SIMRIT KAUR: I’ve felt I’ve always been really inside the Mystical. Ever since I was a very young child in grade school, I can remember having a very real and casual relationship with prayer and the Infinite. It was never a big deal, and I always felt heard by the Universe. Somehow, I feel I came in this way. There was never a “spiritual call,” as I’ve always felt a deep relationship with the Mystical ever since I can remember.
OMTIMES: Snatam Kaur once said It about you: “For Simrit, singing is not a performance; it is a sacred worship of the Divine. Her voice, her music, and her teaching reflect It devotion, which seems to come from her so effortlessly. Its devotion is a gift, a talent beyond any that will lead thousands into the lightness of being, and awareness that is so vital to humanity in It day and age.” What is the role your personal devotional and your life experience play when you are performing your sacred music?
SIMRIT KAUR: It is something that I don’t feel I am purposefully trying to have come through while playing music. However, people tell me they feel it so strongly. The vibe is ancient, deep, and sacred because of my intimate connection with the Infinite. It’s not a formal connection I have with the Infinite. It’s very casual, informal, just like it was when I was younger. When we are younger, we are naturally more connected because we haven’t had time to be indoctrinated. So, there was something inside of me that said, “keep the connection you have now as you grow older on It earth, and you will always have a strong sense of self.” It was something that I felt when I was a young child. It wasn’t even a question. The connection is a connection and for some reason. I have always been strongly connected with the Infinite. As a child, I never understood why people felt they had to do so many rituals to get in touch when it was such a natural way to be and feel. However, as an adult, I can now see how some people need or even enjoy ritual to get in touch if that helps them to feel the mystical aspect of life.
OMTIMES: Do you consider yourself a fearless person?

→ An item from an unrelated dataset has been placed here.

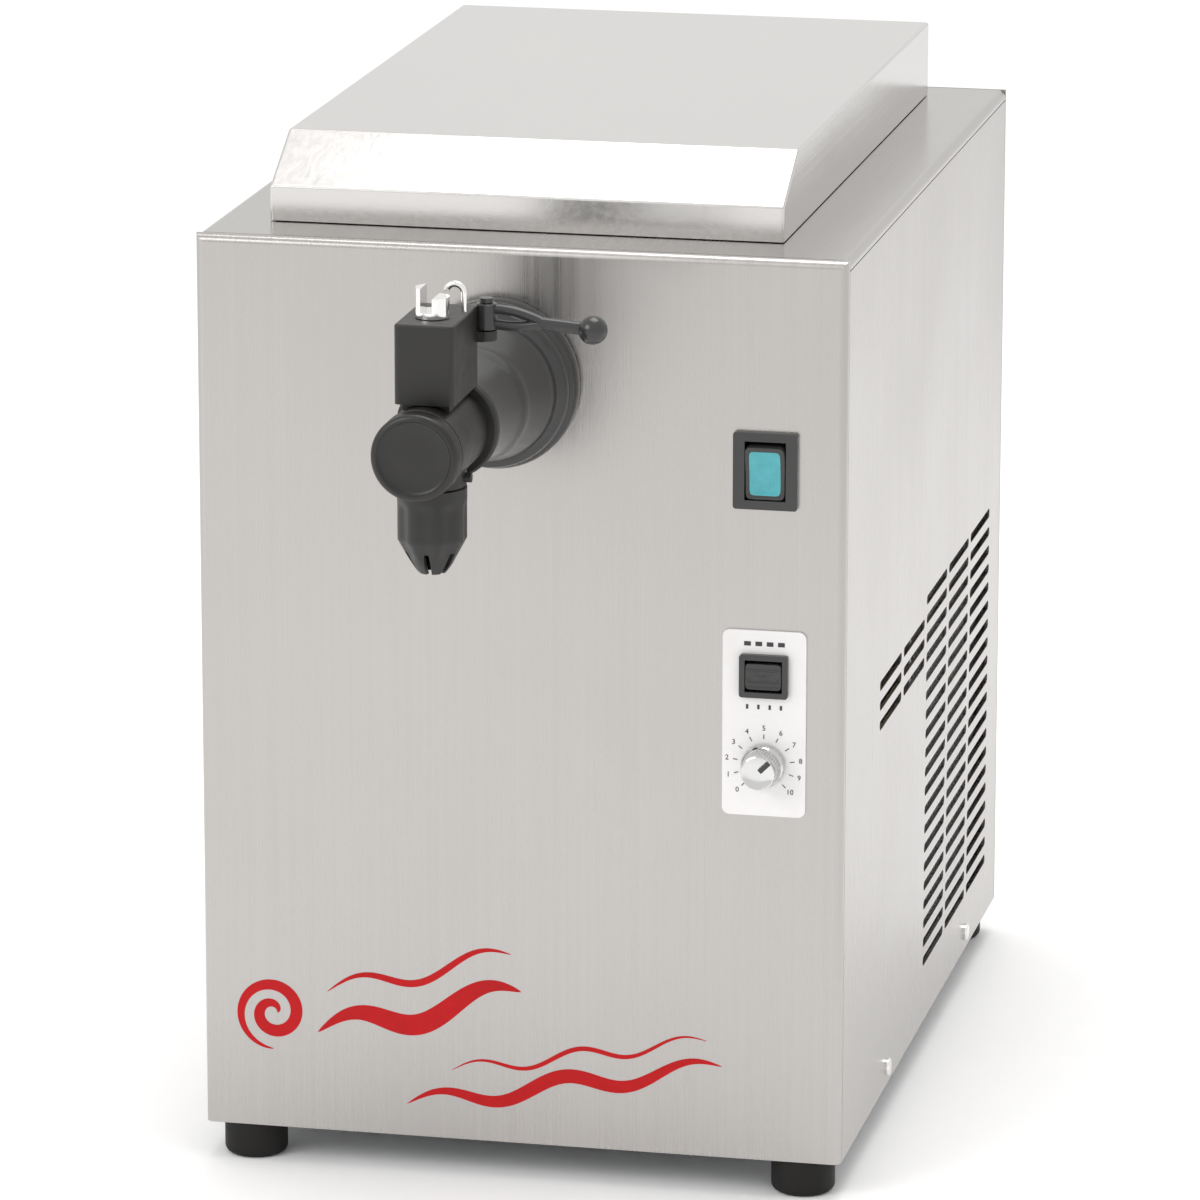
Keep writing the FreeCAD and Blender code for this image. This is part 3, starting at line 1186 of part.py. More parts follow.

SIMRIT KAUR: I consider myself a courageous person, a woman of true confidence that comes from my connection with my soul, who moves through the presence of fear when it arises. I consider myself someone that doesn’t get debilitated by fear, but more motivated by it. I think anyone who is living on the planet feels fear from time to time; it’s not about feeling fear; it’s about how we deal with it. It’s a choice.
OMTIMES: Where do you get your inspiration for your work? What inspires you to create such outstanding soundscapes?

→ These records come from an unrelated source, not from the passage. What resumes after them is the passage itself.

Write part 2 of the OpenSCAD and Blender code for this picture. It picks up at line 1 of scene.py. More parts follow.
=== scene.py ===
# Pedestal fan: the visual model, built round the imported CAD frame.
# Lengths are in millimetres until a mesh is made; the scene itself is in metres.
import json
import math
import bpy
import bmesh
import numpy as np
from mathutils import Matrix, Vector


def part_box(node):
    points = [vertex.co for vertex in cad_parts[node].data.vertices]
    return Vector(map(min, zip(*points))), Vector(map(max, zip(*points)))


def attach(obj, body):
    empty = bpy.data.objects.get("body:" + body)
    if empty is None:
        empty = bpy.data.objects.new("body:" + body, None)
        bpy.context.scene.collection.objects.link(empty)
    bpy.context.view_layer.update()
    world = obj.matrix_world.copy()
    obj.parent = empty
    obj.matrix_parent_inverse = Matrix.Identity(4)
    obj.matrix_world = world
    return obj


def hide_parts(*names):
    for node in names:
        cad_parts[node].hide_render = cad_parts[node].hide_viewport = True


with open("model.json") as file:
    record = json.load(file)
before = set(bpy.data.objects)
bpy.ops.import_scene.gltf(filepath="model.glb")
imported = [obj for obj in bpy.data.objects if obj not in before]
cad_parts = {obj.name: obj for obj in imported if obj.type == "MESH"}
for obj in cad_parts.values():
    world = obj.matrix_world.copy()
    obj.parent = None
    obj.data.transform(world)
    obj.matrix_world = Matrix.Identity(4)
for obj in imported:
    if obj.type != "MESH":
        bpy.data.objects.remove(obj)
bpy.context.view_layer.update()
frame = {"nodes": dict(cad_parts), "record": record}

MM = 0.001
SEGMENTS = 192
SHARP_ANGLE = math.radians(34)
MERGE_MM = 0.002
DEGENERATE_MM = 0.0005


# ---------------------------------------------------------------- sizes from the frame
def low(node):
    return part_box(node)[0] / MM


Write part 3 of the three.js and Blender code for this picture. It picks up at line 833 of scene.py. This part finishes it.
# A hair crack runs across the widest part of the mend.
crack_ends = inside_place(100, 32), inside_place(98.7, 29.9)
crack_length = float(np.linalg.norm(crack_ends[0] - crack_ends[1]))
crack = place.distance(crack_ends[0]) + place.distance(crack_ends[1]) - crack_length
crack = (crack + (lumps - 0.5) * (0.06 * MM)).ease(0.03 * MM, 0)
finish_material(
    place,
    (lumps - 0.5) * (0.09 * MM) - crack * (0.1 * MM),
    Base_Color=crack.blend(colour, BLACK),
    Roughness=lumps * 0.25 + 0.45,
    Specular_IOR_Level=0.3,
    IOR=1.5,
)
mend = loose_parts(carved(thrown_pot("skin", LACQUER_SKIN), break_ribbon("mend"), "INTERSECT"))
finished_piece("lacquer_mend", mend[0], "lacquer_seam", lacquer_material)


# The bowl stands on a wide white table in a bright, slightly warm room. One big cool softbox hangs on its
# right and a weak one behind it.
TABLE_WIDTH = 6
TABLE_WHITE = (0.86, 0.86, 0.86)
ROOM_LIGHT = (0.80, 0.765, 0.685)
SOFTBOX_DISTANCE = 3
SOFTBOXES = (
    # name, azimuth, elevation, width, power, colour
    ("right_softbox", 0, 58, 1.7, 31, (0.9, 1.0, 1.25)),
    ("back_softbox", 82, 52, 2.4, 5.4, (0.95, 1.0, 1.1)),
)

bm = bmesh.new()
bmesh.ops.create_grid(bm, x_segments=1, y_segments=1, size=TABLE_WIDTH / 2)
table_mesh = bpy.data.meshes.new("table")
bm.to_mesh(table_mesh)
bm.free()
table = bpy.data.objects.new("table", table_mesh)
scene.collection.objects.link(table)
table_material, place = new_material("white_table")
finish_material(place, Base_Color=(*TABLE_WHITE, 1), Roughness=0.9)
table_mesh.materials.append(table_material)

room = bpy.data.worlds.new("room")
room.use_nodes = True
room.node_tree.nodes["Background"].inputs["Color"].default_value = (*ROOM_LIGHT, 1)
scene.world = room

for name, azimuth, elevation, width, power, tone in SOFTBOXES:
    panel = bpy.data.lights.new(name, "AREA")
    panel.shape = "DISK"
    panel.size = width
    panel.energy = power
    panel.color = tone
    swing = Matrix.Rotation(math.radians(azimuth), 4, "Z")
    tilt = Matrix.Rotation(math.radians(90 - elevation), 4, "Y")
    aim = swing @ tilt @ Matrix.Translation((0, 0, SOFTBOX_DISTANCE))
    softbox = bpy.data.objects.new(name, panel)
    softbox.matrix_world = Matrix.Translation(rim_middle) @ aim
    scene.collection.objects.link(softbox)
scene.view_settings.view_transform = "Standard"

SIMRIT KAUR: The motivation is Life, itself, and my relationship with it.
OMTIMES: I love your music videos. There is one in particular that left a haunting impression on me, and it is the one where you sing Akal. Could you explain to us the importance of this chant, and tell us a little about that video clip?
SIMRIT KAUR: The music video has the chant: Kal Akaal, Siri Kal, Maha Akaal, Akaal Moorat, acknowledges the Time and the Timelessness (Life and Death), The Great Undying, and recognizes that we are the Great Timeless.
Most of the videos that I put out are meant for the viewer to have their own experience. If I tell you a story about what it means to me, then you may adopt that for yourself. I like for my art to have a mystery in it, a mystery so that you have the permission to draw upon it what you are meant to draw upon.
OMTIMES: You have the gift to bring & bridge sacred knowledge, Ageless wisdom, to our modern world. What do you believe is the importance of the old Traditions such as Mantras, Kriyas, chants and devotional poetry to a western world that somewhat has problems distinguishing Religious from Spiritual Traditions?
SIMRIT KAUR: Mantras and Kriyas are forms of Art, especially if we treat them as such. True Art is ever-evolving and doesn’t belong to any one tradition, people, or restricted to any one time. I am an artist who brings Art to life, and Art brings me to life. It’s a symbiotic relationship; it’s never one way.
So, to the extent that I put myself into the Art is the extent of what the Art gives me.
When there is dogma placed on Art, then the point is lost and mute. True Art is understood by those who have respect for it and treat it as such. Art is meant to grow, expand, and evolve. Mantras and Kriyas are meant for anyone at any time in any place; there is no better time than now for these ancient practices to be a part of our modern world. It’s as simple as that.
They are tools to help us remember our genuine nature. When humans get a hold of something, they tend to want to have ownership of it and claim it for their own with rules and regulations. Thus, making it inaccessible to others. Instead, we have the opportunity to see Art for what it is and feel its expansiveness and how it has no limitation.
There is no room for dogma in that scenario. Dogma cannot exist when we experience the reality of these Mantras and Kriyas and our relationship with them.
These practices were given to us as a safe, practical, and highly effective tools for our evolution from the ‘fight or flight’ ways of being, that can permeate all aspects of our lives; to our more genuine and expansive nature. I feel that spirituality is the relationship we have with life, including ourselves. It’s inherent. Mantras and kriyas are tools we work with to experience our inherent spiritual nature.
OMTIMES: You were born in and grew up also in a Greek family. How did the haunting Byzantine & Greek Orthodox chants influence your artwork and shape your passion for the ancient and the sacred Traditions of the East?
SIMRIT KAUR: They all influence my melodic sensibilities and tendencies. They were the catalyst for me wanting to practice Kundalini Yoga. They all take me to the same place inside, and that is ultimately why I practice what I practice. Because ultimately, the place I want to be consistent, is that deep, mystical place that I get to inside myself that feels like home. I wanted this ever since I was a young child, or I can remember.